Job → Go through the listing and pick out each line with the word "starting" in it.

** START Records **

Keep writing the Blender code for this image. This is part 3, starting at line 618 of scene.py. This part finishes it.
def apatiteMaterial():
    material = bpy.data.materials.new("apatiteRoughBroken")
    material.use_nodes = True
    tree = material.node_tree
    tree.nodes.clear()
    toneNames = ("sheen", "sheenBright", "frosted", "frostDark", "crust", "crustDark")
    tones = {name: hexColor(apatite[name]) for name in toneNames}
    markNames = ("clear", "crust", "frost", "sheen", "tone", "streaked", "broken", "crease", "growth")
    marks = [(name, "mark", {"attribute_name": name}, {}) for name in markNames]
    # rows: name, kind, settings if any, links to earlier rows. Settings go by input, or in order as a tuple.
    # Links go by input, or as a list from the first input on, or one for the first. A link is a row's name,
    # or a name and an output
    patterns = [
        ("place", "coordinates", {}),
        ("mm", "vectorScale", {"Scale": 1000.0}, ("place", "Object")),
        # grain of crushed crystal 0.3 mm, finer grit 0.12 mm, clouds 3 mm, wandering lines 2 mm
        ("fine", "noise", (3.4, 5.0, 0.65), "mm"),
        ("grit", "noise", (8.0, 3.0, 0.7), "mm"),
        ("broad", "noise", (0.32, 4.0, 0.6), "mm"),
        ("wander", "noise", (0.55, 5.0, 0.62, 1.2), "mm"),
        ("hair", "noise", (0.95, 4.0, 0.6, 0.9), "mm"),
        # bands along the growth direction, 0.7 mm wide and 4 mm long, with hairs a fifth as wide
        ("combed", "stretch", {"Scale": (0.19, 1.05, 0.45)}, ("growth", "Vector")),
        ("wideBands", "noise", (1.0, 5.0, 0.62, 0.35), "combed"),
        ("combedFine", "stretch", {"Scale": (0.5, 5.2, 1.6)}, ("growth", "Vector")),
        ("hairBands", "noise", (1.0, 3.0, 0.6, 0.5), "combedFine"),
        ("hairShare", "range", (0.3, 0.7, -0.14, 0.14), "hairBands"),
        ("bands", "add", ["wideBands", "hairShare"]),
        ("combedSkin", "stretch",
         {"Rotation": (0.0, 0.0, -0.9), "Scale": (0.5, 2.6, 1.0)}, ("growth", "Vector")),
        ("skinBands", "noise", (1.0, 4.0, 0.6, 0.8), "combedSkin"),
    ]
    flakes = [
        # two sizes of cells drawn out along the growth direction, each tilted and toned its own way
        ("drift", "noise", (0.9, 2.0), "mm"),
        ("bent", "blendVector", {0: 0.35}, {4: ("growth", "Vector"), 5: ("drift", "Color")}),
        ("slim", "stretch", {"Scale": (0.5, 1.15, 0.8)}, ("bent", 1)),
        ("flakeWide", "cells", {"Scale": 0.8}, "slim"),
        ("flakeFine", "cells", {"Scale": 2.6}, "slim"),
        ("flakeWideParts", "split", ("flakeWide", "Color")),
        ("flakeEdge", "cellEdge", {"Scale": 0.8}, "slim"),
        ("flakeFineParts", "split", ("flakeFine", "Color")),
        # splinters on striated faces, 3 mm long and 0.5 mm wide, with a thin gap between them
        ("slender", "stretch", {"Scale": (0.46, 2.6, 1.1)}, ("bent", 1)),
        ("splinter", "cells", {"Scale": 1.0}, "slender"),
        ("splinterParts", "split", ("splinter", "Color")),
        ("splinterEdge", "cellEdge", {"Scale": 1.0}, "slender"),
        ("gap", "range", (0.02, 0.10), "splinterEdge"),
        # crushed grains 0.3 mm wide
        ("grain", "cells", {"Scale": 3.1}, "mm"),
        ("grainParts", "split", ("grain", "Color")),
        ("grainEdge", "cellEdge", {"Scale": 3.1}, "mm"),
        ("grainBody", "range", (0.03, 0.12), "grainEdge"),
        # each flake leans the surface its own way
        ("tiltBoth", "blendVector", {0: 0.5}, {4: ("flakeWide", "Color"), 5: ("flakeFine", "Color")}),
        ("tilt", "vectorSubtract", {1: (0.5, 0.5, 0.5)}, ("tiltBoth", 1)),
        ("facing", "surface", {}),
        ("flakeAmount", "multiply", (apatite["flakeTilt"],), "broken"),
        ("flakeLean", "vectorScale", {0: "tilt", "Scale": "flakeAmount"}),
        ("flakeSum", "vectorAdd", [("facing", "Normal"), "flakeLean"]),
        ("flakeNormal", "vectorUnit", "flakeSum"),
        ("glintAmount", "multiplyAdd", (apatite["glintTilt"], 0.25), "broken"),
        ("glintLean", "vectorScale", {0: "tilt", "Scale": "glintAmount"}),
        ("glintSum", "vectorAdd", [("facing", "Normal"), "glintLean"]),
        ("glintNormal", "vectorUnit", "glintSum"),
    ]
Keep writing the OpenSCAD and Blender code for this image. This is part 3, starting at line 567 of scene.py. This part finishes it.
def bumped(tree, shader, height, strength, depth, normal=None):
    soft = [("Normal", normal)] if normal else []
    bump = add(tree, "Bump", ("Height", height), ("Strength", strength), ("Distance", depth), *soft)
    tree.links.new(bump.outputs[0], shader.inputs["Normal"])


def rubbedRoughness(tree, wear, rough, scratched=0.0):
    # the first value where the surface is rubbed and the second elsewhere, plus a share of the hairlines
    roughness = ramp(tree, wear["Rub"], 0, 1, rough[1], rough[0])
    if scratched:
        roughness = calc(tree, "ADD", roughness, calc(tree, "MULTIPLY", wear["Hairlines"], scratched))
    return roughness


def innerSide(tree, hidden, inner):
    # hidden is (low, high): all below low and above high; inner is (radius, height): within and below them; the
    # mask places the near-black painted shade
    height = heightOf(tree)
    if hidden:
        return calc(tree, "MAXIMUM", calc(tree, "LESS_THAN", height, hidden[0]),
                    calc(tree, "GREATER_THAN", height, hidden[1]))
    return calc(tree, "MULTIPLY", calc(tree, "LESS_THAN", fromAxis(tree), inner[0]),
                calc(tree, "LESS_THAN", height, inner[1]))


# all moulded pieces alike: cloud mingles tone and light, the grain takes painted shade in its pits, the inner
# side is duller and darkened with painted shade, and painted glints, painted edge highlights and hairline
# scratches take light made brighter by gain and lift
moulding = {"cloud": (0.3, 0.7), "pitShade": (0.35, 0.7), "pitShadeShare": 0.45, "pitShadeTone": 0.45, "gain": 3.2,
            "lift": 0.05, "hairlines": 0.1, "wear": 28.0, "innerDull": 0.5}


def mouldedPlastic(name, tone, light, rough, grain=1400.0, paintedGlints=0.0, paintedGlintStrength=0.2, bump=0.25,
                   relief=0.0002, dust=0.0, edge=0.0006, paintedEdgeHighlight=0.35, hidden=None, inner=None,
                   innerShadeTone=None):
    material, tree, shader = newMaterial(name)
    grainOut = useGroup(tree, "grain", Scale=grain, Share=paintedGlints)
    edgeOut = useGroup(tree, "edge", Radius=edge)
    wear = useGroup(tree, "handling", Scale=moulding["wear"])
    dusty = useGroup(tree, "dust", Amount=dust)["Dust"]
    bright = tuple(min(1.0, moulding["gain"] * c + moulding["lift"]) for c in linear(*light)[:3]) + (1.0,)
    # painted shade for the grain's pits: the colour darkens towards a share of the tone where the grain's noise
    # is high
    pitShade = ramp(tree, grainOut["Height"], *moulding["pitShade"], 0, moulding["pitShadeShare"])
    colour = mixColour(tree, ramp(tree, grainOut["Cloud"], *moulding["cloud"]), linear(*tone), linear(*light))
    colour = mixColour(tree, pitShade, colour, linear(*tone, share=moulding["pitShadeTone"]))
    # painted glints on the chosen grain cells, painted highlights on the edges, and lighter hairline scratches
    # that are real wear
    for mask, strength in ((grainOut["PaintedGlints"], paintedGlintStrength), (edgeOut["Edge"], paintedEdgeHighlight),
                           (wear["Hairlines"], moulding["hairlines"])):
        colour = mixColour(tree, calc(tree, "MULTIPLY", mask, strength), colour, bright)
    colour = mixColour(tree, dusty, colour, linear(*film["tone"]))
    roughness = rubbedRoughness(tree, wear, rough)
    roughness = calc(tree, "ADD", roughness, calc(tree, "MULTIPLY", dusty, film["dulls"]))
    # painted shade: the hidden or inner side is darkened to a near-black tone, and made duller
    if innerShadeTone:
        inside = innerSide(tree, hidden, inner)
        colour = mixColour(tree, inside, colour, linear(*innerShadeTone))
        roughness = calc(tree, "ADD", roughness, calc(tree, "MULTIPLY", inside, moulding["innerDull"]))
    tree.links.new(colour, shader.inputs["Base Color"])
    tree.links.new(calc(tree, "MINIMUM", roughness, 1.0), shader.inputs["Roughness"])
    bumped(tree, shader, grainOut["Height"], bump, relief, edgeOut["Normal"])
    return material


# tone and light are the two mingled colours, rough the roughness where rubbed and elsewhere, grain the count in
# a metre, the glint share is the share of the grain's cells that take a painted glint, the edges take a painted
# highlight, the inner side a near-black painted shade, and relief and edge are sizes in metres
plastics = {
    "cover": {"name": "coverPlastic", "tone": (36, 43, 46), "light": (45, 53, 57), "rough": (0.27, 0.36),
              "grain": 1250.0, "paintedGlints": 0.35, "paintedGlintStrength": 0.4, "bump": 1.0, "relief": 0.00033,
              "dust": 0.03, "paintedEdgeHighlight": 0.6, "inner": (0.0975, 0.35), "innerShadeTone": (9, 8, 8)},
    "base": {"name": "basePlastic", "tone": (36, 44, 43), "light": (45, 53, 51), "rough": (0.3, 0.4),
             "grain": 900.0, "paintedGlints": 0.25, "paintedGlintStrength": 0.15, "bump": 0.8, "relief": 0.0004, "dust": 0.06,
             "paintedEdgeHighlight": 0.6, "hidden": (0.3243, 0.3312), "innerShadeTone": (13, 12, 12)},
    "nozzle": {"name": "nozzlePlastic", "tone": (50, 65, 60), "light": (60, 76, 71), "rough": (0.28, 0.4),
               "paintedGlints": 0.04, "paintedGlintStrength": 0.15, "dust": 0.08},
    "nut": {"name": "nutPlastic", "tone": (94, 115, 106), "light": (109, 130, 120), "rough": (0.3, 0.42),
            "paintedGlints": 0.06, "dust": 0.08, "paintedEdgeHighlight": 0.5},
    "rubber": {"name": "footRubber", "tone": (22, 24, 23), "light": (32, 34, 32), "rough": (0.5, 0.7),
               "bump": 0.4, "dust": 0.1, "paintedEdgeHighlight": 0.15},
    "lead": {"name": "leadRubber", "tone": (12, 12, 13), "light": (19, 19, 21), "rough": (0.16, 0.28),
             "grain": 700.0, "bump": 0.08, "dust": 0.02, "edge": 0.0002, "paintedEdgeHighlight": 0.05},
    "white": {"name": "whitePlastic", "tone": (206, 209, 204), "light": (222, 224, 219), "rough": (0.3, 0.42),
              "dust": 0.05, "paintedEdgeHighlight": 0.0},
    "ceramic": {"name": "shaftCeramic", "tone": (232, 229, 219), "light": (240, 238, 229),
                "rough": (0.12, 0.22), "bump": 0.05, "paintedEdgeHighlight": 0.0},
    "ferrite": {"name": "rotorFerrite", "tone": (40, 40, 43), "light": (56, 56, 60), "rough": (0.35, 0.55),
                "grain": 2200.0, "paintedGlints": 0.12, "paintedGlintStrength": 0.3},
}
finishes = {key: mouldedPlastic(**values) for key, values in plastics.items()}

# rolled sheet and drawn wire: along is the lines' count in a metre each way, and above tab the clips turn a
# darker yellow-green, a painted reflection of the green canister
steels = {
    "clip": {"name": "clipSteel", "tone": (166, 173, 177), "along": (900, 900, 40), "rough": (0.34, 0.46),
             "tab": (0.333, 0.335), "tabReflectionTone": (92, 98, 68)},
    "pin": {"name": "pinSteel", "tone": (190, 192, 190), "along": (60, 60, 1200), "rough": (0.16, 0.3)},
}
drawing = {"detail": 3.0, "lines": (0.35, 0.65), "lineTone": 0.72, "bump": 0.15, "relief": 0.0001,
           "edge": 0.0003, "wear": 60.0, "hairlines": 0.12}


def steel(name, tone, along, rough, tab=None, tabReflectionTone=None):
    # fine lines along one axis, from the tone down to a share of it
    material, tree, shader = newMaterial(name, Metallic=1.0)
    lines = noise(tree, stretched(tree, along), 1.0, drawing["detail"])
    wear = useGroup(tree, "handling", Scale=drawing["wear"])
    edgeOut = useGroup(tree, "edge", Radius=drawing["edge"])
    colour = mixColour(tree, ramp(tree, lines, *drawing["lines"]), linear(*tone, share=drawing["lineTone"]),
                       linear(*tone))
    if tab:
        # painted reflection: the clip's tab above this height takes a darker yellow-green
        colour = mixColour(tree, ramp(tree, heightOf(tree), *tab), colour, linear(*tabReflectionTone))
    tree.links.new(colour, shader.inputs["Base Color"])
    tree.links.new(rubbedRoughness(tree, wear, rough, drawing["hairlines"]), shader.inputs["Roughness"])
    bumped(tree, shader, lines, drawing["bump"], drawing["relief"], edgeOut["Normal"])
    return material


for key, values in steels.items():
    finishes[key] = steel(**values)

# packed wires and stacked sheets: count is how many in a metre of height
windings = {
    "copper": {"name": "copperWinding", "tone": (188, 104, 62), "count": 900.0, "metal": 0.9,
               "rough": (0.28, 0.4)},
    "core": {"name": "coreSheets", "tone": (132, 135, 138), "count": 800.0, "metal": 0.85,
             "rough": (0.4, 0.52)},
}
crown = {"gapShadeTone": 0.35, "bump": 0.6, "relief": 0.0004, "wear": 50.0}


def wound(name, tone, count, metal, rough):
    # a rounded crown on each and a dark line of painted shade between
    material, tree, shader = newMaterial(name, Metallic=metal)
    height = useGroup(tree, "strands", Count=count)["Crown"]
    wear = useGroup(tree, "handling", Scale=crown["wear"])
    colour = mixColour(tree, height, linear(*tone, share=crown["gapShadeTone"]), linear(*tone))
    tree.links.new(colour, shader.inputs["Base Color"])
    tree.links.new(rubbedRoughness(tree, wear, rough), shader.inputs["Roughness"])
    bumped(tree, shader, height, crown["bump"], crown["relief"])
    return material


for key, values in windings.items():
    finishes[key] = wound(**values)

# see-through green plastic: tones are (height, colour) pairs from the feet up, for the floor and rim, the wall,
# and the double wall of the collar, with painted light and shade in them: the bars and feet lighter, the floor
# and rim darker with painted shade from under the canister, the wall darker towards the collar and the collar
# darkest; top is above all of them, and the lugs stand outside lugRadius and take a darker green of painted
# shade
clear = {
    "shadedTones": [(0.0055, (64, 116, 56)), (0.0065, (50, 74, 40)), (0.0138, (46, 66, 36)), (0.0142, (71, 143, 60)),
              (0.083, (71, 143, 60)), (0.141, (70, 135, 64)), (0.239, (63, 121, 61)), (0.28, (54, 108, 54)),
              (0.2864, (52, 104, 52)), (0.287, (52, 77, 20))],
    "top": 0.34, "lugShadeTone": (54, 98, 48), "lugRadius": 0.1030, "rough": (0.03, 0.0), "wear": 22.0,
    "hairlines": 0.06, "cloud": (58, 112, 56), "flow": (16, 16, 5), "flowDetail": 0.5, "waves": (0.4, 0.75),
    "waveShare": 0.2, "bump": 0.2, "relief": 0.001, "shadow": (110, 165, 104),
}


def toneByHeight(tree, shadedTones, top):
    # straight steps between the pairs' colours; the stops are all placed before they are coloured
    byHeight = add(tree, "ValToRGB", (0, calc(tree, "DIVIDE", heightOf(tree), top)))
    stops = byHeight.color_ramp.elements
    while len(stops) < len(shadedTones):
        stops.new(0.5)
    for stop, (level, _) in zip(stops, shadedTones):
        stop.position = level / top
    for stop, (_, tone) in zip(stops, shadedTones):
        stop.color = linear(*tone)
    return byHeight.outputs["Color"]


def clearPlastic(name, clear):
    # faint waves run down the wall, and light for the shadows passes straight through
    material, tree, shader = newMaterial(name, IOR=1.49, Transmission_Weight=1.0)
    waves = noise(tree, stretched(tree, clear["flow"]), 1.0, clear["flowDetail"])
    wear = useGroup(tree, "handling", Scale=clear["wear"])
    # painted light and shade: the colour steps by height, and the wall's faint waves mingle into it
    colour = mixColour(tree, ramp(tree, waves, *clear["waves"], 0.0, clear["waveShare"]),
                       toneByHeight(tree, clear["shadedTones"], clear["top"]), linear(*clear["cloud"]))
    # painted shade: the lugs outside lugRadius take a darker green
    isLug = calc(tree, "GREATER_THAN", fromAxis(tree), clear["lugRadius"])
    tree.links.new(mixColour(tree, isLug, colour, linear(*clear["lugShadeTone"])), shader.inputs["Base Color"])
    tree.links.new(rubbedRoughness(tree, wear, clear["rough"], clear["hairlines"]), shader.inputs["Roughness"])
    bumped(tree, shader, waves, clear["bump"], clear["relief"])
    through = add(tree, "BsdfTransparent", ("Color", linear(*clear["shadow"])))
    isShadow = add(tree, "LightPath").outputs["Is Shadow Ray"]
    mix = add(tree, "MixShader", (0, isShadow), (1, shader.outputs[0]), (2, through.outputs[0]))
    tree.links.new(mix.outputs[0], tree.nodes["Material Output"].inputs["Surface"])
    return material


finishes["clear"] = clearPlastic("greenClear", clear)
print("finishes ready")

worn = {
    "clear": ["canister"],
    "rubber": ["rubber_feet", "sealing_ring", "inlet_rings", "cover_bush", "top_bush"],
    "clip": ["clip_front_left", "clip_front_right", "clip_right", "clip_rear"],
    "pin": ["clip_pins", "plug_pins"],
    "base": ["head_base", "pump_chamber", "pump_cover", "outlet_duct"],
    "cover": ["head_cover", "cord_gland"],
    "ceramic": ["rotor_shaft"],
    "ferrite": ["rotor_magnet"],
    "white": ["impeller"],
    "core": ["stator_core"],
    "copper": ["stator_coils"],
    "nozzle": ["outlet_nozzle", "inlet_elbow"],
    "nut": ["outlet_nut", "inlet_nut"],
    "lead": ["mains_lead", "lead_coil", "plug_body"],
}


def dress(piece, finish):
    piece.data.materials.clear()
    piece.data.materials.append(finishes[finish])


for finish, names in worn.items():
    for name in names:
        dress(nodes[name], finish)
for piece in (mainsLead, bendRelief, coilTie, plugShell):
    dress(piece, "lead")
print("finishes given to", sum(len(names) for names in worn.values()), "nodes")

** END Records **

Correct result →
Keep writing the Blender code for this image. This is part 3, starting at line 618 of scene.py. This part finishes it.
Keep writing the OpenSCAD and Blender code for this image. This is part 3, starting at line 567 of scene.py. This part finishes it.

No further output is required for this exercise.